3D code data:
┄┄┄┄┄┄

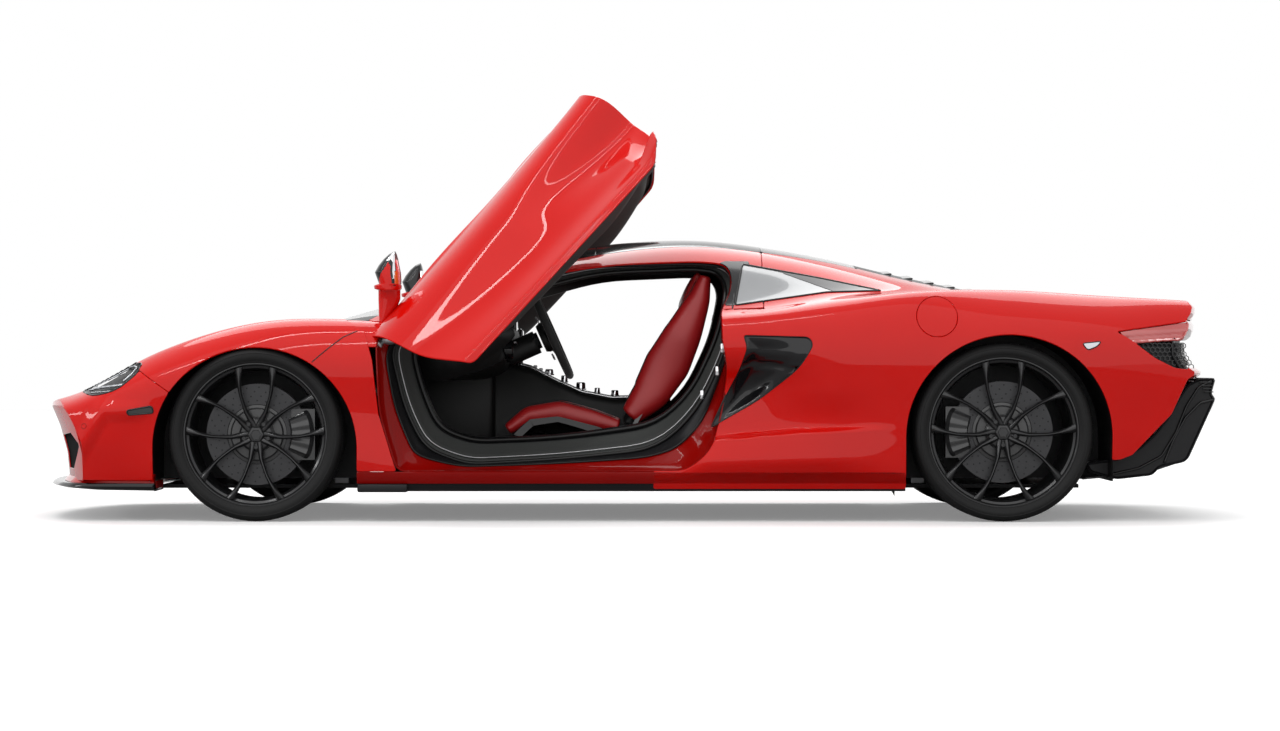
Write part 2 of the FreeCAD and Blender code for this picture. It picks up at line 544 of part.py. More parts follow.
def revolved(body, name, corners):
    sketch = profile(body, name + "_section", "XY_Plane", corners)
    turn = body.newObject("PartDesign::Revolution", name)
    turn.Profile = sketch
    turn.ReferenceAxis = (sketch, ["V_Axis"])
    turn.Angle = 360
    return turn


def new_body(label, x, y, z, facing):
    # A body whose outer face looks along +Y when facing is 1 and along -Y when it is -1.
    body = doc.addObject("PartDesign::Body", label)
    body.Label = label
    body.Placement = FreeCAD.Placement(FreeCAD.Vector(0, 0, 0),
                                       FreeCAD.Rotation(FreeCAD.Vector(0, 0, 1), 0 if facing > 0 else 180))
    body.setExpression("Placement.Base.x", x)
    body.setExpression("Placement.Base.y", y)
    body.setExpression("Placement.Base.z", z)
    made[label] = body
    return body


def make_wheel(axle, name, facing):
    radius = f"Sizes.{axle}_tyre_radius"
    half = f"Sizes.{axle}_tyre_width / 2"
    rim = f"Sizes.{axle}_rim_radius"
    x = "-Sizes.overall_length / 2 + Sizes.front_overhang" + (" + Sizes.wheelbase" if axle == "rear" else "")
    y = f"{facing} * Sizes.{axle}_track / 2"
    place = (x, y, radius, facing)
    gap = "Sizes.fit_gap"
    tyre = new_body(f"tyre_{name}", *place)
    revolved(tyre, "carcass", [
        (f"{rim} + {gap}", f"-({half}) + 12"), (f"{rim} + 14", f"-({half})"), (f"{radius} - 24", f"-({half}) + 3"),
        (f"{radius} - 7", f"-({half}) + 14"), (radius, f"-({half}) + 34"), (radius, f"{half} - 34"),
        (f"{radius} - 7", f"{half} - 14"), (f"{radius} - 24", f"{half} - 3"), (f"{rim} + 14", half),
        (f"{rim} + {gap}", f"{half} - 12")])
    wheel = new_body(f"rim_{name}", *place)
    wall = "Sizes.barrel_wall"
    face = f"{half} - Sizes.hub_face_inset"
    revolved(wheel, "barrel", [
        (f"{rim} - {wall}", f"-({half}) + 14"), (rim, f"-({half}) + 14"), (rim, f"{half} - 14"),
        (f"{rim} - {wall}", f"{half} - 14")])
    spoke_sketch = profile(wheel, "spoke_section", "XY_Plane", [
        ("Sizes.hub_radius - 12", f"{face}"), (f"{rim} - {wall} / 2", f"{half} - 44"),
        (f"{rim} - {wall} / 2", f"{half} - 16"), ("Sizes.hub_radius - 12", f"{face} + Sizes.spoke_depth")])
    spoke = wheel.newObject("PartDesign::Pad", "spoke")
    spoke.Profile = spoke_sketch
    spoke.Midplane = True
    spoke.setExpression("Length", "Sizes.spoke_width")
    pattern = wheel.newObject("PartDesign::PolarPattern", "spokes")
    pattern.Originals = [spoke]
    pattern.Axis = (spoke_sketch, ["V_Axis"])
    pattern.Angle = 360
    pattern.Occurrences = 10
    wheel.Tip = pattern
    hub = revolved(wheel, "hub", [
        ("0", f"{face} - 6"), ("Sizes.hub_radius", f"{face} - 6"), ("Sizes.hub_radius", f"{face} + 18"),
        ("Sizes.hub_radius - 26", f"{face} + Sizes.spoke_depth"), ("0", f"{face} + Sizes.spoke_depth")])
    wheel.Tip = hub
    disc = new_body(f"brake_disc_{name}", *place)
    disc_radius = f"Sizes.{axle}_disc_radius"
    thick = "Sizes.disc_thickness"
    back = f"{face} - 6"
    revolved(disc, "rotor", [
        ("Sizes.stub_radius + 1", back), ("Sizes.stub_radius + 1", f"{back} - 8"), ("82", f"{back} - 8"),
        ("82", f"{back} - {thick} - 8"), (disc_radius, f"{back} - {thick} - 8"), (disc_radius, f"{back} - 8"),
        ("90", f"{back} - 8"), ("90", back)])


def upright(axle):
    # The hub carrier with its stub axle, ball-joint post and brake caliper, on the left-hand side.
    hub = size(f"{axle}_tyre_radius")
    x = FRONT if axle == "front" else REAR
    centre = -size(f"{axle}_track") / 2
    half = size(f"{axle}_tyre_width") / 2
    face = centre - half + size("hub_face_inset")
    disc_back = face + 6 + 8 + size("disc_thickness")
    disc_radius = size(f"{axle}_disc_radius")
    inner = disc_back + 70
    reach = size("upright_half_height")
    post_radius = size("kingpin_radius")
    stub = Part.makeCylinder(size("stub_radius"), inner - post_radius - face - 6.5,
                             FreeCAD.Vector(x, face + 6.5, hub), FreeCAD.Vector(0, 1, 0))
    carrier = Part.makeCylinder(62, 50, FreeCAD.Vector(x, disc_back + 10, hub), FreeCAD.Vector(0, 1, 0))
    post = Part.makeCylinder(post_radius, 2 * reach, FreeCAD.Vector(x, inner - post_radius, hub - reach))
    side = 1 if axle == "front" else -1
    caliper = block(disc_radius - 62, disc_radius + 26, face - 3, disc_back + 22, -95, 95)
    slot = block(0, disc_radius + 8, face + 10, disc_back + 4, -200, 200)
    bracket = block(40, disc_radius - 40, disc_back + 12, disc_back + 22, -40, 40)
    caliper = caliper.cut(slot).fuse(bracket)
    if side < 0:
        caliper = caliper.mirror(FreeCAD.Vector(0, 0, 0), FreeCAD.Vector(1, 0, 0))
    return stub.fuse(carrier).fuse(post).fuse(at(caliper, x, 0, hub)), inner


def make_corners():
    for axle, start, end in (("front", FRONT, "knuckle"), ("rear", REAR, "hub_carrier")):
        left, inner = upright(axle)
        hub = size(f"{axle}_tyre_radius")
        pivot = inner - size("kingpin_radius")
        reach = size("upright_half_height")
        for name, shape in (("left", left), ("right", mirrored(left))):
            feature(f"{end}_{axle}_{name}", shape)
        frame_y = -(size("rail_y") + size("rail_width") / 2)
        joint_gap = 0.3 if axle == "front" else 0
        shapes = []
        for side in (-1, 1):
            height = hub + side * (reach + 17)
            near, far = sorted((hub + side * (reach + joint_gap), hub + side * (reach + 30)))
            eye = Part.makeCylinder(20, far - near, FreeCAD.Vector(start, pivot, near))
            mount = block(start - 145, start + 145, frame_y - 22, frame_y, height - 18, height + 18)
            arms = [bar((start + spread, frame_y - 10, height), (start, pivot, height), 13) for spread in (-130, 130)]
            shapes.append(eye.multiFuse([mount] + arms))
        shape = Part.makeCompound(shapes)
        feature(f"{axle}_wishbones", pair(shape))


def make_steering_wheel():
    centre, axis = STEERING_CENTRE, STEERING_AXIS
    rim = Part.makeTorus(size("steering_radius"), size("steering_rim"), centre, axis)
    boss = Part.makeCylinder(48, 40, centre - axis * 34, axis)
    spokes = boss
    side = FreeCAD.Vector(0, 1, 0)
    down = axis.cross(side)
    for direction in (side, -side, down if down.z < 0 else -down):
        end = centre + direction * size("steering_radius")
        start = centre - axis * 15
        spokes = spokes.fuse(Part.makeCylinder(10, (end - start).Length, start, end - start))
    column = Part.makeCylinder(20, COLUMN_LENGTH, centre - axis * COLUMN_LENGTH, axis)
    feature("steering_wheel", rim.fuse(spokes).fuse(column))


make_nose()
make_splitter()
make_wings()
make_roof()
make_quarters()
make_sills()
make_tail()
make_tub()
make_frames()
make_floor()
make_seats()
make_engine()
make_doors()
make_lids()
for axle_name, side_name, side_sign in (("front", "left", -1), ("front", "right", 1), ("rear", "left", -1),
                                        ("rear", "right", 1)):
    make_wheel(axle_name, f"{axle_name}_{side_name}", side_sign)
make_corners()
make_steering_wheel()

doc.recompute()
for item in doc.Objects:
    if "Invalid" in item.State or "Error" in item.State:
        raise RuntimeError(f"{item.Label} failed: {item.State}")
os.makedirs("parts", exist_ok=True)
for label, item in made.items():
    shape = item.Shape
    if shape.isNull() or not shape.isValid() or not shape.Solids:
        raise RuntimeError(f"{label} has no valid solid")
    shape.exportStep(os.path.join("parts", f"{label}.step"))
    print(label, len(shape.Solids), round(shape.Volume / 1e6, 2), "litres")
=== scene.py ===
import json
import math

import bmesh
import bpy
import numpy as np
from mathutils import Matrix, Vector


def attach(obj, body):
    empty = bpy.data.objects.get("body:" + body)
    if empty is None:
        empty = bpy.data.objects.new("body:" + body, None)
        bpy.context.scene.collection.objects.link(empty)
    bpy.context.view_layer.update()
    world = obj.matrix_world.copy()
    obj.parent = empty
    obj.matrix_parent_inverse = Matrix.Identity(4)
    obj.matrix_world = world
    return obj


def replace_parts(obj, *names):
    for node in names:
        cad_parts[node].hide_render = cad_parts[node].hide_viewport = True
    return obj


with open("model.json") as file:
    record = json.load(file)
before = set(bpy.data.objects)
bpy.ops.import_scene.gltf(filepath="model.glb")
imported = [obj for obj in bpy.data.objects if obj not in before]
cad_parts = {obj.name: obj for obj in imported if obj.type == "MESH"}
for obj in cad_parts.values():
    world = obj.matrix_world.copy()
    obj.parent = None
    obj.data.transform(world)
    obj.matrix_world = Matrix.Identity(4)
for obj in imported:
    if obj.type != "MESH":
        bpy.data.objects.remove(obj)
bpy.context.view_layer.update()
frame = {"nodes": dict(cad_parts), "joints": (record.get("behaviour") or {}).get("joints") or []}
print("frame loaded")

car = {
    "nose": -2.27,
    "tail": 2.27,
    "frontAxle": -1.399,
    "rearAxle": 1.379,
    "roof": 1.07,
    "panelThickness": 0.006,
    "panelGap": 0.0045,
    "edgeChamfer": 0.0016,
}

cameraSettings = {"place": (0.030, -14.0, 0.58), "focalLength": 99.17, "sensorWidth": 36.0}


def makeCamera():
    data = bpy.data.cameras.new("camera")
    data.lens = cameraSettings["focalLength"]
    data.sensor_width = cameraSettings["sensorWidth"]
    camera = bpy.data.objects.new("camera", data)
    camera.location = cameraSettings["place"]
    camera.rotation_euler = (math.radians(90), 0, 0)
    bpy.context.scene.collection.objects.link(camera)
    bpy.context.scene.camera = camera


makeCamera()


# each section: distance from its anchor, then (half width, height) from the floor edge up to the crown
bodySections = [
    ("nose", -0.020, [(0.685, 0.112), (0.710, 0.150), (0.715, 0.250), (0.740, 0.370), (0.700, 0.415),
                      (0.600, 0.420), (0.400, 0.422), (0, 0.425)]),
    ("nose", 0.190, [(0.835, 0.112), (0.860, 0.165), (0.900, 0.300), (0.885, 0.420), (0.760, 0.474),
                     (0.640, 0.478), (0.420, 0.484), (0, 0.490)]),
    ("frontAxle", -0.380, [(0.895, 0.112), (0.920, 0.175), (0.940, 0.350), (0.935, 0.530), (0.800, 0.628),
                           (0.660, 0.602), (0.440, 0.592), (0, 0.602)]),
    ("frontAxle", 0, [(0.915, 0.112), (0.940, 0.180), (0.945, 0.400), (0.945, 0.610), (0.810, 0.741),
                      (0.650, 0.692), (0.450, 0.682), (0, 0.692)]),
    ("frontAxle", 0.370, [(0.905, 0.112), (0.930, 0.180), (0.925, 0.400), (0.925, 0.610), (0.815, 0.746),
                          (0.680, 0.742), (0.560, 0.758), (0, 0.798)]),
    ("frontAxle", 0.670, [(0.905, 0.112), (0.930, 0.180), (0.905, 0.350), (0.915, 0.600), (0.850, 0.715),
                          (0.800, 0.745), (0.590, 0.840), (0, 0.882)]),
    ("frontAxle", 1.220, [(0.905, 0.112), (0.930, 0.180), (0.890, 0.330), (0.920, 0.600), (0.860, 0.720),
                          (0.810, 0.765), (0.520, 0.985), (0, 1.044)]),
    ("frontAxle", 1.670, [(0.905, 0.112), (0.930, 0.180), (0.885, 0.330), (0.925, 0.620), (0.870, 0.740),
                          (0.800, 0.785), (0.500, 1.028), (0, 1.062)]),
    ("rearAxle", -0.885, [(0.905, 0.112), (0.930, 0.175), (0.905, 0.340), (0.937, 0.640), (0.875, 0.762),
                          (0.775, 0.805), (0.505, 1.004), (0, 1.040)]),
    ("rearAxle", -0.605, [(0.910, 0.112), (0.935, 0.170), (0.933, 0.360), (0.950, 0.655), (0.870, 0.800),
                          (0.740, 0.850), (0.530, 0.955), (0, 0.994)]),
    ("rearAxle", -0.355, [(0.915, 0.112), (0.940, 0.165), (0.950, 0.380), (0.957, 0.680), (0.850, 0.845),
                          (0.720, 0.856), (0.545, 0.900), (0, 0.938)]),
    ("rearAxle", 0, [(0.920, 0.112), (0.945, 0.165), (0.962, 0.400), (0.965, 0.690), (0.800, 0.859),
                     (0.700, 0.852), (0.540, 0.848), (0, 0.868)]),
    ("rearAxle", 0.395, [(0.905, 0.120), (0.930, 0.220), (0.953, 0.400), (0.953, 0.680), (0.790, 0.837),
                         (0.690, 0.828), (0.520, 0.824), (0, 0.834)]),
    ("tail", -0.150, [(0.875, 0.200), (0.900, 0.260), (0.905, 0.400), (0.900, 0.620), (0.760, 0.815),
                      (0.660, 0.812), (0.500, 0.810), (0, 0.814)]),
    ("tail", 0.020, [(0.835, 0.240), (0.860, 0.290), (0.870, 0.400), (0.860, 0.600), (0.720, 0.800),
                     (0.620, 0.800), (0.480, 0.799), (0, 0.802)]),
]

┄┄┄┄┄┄

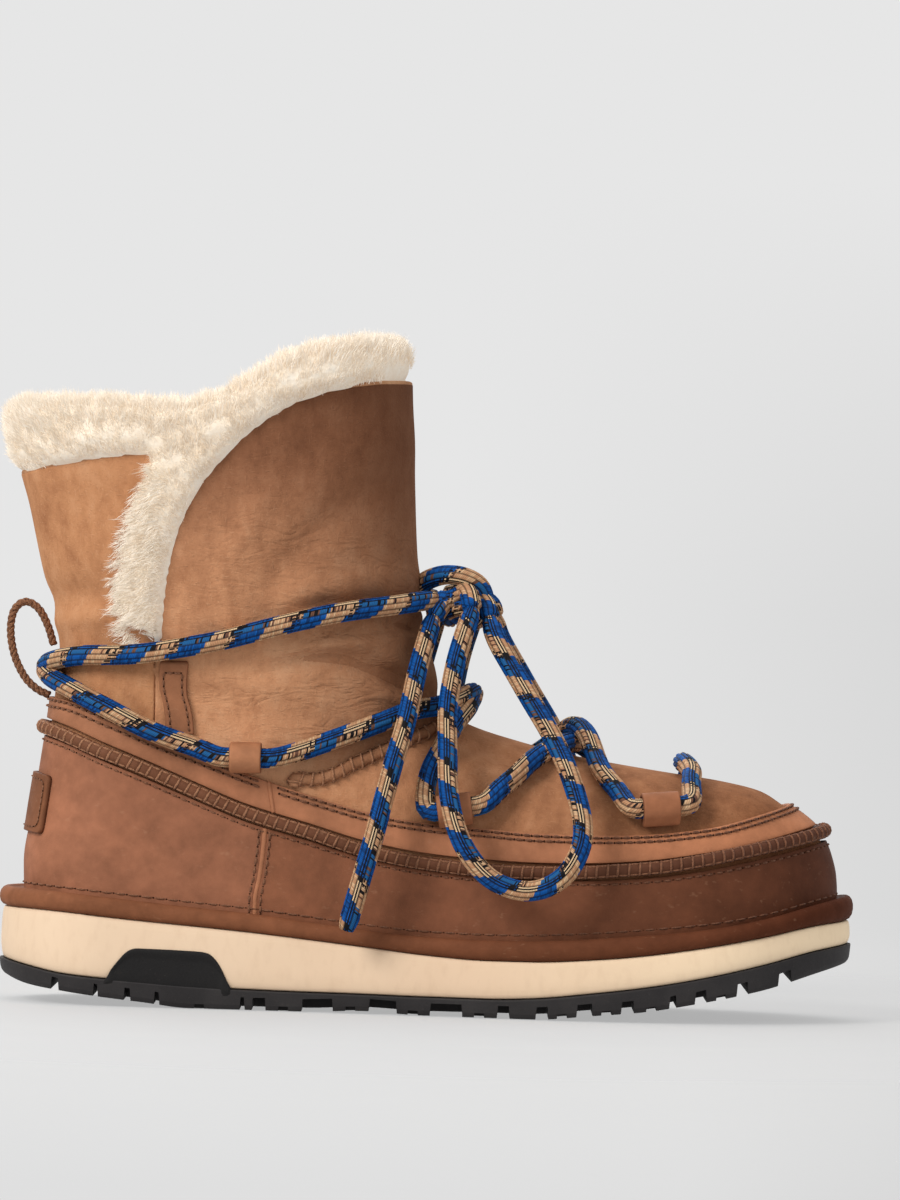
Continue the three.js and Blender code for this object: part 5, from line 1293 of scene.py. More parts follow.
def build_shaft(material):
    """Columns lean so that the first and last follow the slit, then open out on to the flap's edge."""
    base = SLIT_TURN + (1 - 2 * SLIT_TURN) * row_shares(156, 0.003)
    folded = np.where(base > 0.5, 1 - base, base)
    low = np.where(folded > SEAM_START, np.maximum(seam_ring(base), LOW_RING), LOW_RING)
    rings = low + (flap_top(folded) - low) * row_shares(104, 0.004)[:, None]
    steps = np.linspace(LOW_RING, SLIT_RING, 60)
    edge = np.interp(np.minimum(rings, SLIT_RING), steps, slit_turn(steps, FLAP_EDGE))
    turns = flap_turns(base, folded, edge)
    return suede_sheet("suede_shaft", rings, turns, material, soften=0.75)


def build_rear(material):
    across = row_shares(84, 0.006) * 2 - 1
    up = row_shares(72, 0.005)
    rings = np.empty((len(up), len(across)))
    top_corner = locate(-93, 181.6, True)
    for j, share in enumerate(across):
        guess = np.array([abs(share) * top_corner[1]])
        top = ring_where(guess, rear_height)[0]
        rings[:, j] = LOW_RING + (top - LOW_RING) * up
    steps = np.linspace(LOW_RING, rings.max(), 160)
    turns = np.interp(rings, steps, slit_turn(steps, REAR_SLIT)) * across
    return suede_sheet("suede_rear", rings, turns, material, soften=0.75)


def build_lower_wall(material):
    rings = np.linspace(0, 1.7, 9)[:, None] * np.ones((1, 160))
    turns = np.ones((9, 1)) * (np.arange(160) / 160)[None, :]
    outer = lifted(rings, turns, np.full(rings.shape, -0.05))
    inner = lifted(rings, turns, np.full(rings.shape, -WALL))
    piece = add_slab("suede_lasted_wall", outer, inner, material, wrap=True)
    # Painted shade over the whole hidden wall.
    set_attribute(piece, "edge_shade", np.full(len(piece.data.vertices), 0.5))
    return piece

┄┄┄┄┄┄

Write out again only the lines from the line containing "Write part 2" through the line containing "return body", both included, exactly as they are.

** THE RESULT **
Write part 2 of the FreeCAD and Blender code for this picture. It picks up at line 544 of part.py. More parts follow.
def revolved(body, name, corners):
    sketch = profile(body, name + "_section", "XY_Plane", corners)
    turn = body.newObject("PartDesign::Revolution", name)
    turn.Profile = sketch
    turn.ReferenceAxis = (sketch, ["V_Axis"])
    turn.Angle = 360
    return turn


def new_body(label, x, y, z, facing):
    # A body whose outer face looks along +Y when facing is 1 and along -Y when it is -1.
    body = doc.addObject("PartDesign::Body", label)
    body.Label = label
    body.Placement = FreeCAD.Placement(FreeCAD.Vector(0, 0, 0),
                                       FreeCAD.Rotation(FreeCAD.Vector(0, 0, 1), 0 if facing > 0 else 180))
    body.setExpression("Placement.Base.x", x)
    body.setExpression("Placement.Base.y", y)
    body.setExpression("Placement.Base.z", z)
    made[label] = body
    return body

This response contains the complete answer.